Data to use:
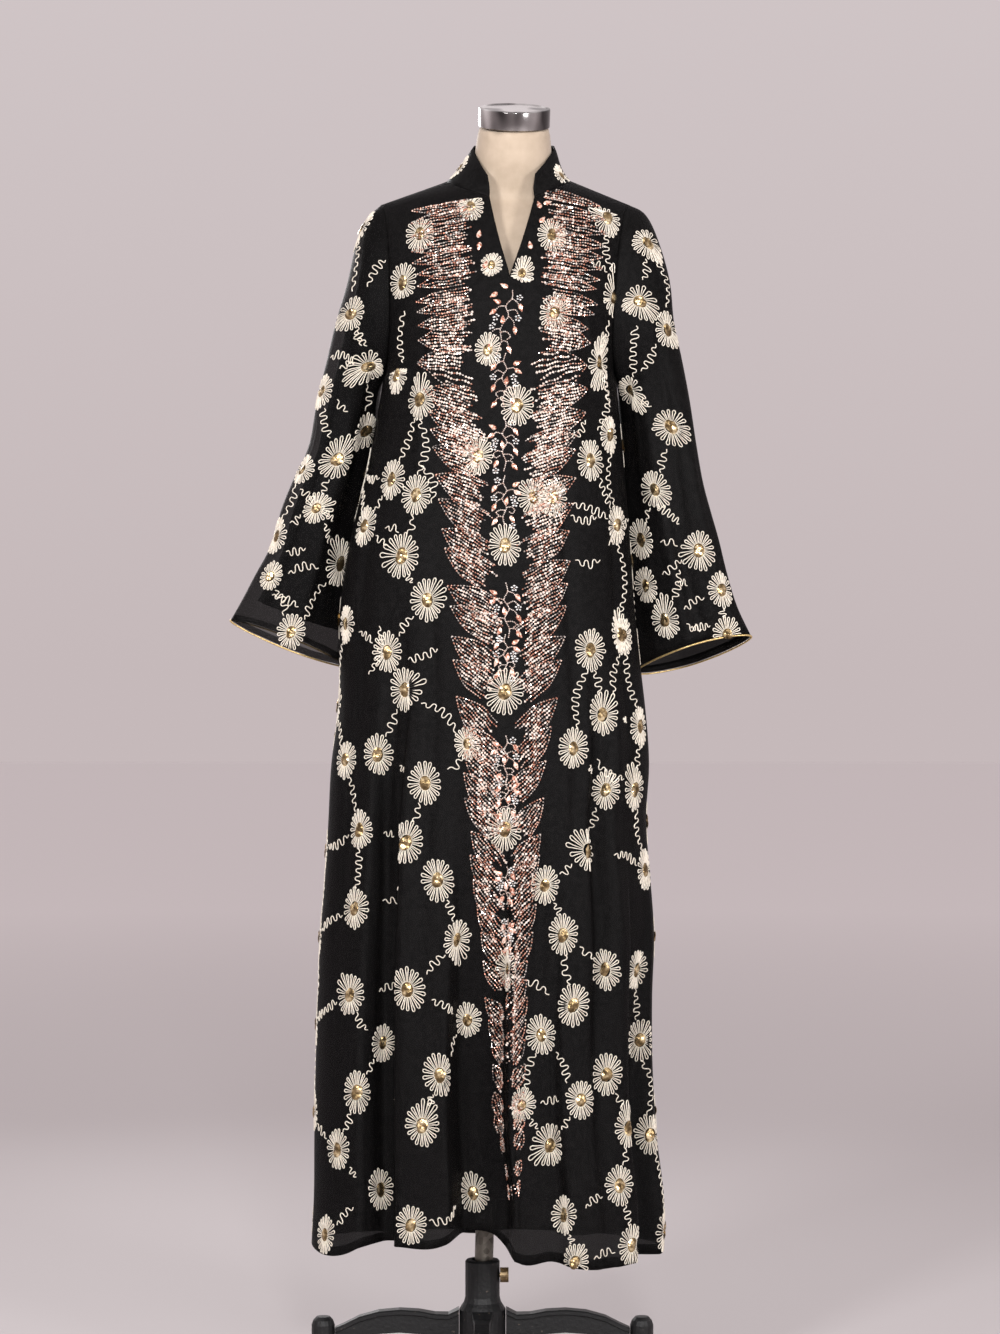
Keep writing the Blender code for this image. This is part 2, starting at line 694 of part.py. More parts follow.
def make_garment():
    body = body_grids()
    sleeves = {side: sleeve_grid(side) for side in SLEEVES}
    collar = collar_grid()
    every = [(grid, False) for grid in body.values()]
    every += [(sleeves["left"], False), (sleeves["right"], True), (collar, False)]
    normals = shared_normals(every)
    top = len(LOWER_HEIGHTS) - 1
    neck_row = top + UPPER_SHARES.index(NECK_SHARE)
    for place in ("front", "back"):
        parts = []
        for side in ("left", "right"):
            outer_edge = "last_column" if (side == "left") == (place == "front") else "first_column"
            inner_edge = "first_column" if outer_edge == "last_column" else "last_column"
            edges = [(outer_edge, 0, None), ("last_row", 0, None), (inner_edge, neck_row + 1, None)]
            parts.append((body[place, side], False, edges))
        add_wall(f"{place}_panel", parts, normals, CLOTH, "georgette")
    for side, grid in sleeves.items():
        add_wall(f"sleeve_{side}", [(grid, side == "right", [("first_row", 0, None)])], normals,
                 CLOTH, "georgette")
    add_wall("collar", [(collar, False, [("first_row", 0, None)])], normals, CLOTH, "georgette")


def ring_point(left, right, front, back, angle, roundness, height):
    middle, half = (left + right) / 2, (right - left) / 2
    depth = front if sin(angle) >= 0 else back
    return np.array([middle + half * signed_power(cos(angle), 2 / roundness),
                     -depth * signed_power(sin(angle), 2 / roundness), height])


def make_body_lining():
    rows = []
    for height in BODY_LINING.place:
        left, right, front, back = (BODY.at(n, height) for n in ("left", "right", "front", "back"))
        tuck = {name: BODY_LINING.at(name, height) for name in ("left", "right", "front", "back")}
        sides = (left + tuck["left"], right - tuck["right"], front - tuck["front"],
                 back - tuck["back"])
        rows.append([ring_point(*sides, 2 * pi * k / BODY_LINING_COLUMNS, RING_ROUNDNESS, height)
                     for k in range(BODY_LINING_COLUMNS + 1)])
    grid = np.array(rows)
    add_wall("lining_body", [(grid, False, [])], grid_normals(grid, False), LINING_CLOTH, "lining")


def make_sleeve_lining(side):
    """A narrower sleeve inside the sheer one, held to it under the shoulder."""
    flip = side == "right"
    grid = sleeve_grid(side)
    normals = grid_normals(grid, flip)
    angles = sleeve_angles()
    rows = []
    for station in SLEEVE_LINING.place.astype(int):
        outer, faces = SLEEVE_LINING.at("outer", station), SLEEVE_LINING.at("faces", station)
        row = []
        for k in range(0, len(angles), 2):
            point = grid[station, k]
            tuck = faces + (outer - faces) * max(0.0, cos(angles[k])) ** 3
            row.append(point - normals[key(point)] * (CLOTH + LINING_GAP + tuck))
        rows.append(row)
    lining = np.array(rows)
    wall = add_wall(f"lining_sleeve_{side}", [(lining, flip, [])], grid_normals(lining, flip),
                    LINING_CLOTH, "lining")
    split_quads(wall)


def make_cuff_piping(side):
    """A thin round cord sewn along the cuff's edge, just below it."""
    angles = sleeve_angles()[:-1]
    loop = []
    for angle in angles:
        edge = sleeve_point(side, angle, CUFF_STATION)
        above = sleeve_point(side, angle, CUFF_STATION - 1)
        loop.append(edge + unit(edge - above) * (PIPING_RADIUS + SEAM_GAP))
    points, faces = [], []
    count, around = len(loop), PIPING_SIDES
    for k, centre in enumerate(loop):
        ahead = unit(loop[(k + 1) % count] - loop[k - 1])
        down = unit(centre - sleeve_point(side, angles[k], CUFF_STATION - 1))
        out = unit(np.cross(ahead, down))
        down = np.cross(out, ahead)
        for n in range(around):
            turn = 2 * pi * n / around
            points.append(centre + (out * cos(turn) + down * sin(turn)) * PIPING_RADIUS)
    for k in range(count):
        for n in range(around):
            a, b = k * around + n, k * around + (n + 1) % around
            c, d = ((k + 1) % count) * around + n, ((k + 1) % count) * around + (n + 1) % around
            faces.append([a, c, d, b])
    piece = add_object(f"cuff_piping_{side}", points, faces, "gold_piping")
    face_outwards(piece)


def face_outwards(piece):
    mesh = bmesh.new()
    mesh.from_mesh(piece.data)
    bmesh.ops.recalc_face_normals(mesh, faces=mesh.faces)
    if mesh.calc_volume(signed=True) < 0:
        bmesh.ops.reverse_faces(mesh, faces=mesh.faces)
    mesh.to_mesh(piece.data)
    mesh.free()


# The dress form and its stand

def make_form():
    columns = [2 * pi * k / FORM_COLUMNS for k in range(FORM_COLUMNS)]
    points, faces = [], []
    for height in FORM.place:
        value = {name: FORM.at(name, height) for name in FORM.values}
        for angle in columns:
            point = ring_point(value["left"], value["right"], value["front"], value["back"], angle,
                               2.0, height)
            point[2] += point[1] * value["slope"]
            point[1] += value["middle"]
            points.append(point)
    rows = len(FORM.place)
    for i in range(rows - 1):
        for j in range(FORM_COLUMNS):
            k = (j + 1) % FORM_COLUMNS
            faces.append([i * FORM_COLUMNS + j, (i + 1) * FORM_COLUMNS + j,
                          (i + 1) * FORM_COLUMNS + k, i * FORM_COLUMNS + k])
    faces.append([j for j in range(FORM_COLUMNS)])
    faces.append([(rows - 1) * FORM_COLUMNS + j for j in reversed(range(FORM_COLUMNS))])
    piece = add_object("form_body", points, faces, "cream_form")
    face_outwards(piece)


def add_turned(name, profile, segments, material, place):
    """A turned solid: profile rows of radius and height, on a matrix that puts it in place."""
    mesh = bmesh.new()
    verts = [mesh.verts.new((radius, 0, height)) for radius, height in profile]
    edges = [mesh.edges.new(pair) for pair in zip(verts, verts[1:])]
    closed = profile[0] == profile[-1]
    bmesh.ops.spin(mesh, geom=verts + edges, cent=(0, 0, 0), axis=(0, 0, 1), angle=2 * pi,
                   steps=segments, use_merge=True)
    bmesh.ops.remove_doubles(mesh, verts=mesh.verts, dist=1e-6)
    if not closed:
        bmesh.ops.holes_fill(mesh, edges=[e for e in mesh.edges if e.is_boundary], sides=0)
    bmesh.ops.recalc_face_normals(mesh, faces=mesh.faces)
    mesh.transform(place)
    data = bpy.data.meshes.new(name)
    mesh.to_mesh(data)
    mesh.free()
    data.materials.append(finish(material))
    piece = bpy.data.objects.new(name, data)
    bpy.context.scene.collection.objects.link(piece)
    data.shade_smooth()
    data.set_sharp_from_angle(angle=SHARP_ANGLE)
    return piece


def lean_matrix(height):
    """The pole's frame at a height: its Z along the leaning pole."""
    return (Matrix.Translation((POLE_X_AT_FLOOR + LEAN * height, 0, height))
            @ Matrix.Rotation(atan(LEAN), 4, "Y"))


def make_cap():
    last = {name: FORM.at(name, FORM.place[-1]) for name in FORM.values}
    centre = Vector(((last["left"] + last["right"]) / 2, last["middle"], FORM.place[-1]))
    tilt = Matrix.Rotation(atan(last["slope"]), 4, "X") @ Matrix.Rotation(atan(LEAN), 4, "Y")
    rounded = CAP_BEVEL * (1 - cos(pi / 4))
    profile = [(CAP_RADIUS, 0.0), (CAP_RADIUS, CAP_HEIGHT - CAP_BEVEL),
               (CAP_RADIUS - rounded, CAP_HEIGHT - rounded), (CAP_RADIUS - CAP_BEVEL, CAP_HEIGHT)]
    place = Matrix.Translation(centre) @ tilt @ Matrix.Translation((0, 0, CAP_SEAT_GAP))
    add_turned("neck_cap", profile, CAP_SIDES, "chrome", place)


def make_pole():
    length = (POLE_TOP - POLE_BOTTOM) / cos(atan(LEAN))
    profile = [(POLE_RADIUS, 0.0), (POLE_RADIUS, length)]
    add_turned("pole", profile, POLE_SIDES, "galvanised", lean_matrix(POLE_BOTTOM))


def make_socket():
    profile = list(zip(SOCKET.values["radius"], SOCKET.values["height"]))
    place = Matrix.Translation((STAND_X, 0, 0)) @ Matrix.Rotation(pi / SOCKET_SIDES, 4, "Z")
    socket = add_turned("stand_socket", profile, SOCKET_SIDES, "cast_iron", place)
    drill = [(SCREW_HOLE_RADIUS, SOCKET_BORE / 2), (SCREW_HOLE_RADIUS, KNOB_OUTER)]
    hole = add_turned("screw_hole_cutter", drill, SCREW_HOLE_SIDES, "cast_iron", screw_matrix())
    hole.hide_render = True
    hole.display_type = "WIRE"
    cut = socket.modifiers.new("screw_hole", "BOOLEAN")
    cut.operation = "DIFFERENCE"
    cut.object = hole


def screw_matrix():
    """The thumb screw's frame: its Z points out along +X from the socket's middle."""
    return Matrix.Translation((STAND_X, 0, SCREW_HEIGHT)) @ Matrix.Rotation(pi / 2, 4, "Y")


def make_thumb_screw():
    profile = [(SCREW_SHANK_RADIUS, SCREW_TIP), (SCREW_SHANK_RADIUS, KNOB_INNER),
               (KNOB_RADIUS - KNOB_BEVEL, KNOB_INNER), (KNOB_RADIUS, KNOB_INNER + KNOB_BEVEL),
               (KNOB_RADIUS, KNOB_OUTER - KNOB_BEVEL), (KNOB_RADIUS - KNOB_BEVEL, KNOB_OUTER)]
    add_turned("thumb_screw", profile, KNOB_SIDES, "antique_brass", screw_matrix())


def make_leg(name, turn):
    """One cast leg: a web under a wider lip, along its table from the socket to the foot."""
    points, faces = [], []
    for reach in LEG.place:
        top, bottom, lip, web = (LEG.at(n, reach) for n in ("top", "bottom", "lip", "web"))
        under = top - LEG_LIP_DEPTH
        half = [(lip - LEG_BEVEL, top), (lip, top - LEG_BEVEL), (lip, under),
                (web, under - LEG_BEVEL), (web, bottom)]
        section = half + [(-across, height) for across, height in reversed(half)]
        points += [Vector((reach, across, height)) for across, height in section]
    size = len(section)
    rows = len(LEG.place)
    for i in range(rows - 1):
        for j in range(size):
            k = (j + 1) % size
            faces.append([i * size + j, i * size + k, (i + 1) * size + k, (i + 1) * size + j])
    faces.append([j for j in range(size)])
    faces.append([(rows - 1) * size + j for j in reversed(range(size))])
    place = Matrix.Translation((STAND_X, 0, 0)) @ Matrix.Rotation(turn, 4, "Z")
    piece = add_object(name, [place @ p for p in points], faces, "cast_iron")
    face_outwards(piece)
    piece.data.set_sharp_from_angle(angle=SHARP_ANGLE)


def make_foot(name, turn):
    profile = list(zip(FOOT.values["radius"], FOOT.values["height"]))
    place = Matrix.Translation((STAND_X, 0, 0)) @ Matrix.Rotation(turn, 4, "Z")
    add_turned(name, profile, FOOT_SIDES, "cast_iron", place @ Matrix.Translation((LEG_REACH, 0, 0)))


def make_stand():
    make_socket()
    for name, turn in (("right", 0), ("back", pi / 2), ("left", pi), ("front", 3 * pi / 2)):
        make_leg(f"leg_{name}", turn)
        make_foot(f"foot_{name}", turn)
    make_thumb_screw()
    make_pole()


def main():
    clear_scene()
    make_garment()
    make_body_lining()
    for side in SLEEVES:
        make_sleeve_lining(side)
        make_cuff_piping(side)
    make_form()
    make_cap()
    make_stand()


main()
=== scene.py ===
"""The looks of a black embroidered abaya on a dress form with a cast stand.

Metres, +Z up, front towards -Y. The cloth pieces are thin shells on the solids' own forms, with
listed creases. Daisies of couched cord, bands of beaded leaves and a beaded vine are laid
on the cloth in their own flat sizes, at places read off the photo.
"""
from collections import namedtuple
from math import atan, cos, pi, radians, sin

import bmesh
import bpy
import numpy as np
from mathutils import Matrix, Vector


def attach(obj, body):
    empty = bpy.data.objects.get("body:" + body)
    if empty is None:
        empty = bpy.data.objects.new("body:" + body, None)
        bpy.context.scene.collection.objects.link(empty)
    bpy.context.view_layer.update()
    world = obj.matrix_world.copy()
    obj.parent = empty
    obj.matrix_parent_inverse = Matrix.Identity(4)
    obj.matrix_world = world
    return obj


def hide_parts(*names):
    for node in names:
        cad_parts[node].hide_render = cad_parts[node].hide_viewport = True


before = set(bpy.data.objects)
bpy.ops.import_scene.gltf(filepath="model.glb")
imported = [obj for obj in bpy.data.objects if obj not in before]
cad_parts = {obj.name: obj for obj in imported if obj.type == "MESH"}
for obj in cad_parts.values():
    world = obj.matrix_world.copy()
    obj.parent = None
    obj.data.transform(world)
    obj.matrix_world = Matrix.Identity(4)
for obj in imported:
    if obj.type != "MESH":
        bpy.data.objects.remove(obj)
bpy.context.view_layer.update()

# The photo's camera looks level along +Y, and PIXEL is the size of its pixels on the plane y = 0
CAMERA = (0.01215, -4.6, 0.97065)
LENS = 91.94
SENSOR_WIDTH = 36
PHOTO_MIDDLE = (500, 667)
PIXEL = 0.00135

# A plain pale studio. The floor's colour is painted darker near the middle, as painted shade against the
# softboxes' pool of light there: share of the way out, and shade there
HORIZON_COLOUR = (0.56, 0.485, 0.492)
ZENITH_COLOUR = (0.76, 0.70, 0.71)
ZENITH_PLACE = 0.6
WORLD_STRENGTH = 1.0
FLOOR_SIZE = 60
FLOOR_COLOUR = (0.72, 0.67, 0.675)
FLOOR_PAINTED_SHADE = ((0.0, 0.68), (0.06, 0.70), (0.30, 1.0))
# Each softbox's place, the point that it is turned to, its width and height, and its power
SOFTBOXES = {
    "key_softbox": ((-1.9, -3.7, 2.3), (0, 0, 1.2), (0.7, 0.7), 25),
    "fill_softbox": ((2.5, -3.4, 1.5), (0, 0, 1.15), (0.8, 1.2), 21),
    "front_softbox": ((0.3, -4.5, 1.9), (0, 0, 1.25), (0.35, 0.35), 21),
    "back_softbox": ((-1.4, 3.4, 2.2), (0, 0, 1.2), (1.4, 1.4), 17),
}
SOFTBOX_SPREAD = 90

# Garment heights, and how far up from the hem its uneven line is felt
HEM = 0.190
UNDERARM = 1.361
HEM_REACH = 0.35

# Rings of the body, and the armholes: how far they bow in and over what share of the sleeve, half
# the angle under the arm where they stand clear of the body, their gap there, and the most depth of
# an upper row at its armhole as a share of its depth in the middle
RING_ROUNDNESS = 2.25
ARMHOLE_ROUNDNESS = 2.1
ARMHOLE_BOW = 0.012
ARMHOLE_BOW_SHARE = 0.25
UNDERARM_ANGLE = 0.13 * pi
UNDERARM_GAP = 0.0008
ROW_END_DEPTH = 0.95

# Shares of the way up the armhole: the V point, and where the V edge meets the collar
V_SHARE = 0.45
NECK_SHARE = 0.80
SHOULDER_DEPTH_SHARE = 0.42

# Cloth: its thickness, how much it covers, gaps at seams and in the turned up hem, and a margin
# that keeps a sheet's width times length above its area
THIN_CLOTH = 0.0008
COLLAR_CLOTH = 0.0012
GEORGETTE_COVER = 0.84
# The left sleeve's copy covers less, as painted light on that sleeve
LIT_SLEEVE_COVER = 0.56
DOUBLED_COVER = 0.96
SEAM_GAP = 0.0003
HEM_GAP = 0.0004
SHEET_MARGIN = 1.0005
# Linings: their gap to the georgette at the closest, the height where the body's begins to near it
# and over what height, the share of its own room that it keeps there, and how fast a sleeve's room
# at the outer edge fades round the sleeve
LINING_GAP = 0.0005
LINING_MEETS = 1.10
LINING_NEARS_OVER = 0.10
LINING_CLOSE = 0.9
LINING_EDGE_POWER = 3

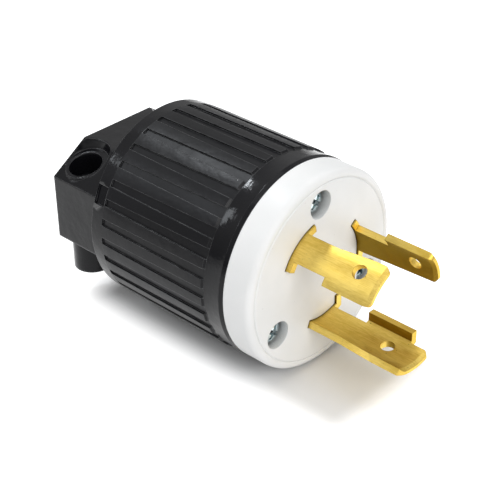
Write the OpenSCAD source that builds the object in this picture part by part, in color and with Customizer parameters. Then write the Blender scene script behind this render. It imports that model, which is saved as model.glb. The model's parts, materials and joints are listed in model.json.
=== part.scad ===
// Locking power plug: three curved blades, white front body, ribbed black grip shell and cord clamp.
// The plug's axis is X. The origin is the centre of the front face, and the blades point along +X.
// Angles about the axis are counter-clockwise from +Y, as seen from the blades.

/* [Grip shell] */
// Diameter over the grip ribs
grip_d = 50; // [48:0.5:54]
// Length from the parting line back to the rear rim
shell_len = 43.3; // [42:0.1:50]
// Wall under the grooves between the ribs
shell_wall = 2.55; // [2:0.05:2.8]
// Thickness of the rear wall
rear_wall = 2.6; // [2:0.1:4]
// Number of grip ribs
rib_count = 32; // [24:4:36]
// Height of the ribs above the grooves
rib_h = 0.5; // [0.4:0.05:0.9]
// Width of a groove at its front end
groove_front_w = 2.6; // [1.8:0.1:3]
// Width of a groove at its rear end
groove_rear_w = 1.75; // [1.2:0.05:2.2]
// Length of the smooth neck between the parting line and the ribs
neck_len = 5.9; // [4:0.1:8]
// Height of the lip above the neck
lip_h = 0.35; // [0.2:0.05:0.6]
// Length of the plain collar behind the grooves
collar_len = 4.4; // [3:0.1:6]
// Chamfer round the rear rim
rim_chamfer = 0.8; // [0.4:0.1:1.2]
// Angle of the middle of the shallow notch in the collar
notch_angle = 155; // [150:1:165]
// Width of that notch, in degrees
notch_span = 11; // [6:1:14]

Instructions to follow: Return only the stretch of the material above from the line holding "piece.data.set_sharp_from_angle(angle=SHARP_ANGLE)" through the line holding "in imported if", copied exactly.

The completed task:
    piece.data.set_sharp_from_angle(angle=SHARP_ANGLE)


def make_foot(name, turn):
    profile = list(zip(FOOT.values["radius"], FOOT.values["height"]))
    place = Matrix.Translation((STAND_X, 0, 0)) @ Matrix.Rotation(turn, 4, "Z")
    add_turned(name, profile, FOOT_SIDES, "cast_iron", place @ Matrix.Translation((LEG_REACH, 0, 0)))


def make_stand():
    make_socket()
    for name, turn in (("right", 0), ("back", pi / 2), ("left", pi), ("front", 3 * pi / 2)):
        make_leg(f"leg_{name}", turn)
        make_foot(f"foot_{name}", turn)
    make_thumb_screw()
    make_pole()


def main():
    clear_scene()
    make_garment()
    make_body_lining()
    for side in SLEEVES:
        make_sleeve_lining(side)
        make_cuff_piping(side)
    make_form()
    make_cap()
    make_stand()


main()
=== scene.py ===
"""The looks of a black embroidered abaya on a dress form with a cast stand.

Metres, +Z up, front towards -Y. The cloth pieces are thin shells on the solids' own forms, with
listed creases. Daisies of couched cord, bands of beaded leaves and a beaded vine are laid
on the cloth in their own flat sizes, at places read off the photo.
"""
from collections import namedtuple
from math import atan, cos, pi, radians, sin

import bmesh
import bpy
import numpy as np
from mathutils import Matrix, Vector


def attach(obj, body):
    empty = bpy.data.objects.get("body:" + body)
    if empty is None:
        empty = bpy.data.objects.new("body:" + body, None)
        bpy.context.scene.collection.objects.link(empty)
    bpy.context.view_layer.update()
    world = obj.matrix_world.copy()
    obj.parent = empty
    obj.matrix_parent_inverse = Matrix.Identity(4)
    obj.matrix_world = world
    return obj


def hide_parts(*names):
    for node in names:
        cad_parts[node].hide_render = cad_parts[node].hide_viewport = True


before = set(bpy.data.objects)
bpy.ops.import_scene.gltf(filepath="model.glb")
imported = [obj for obj in bpy.data.objects if obj not in before]
cad_parts = {obj.name: obj for obj in imported if obj.type == "MESH"}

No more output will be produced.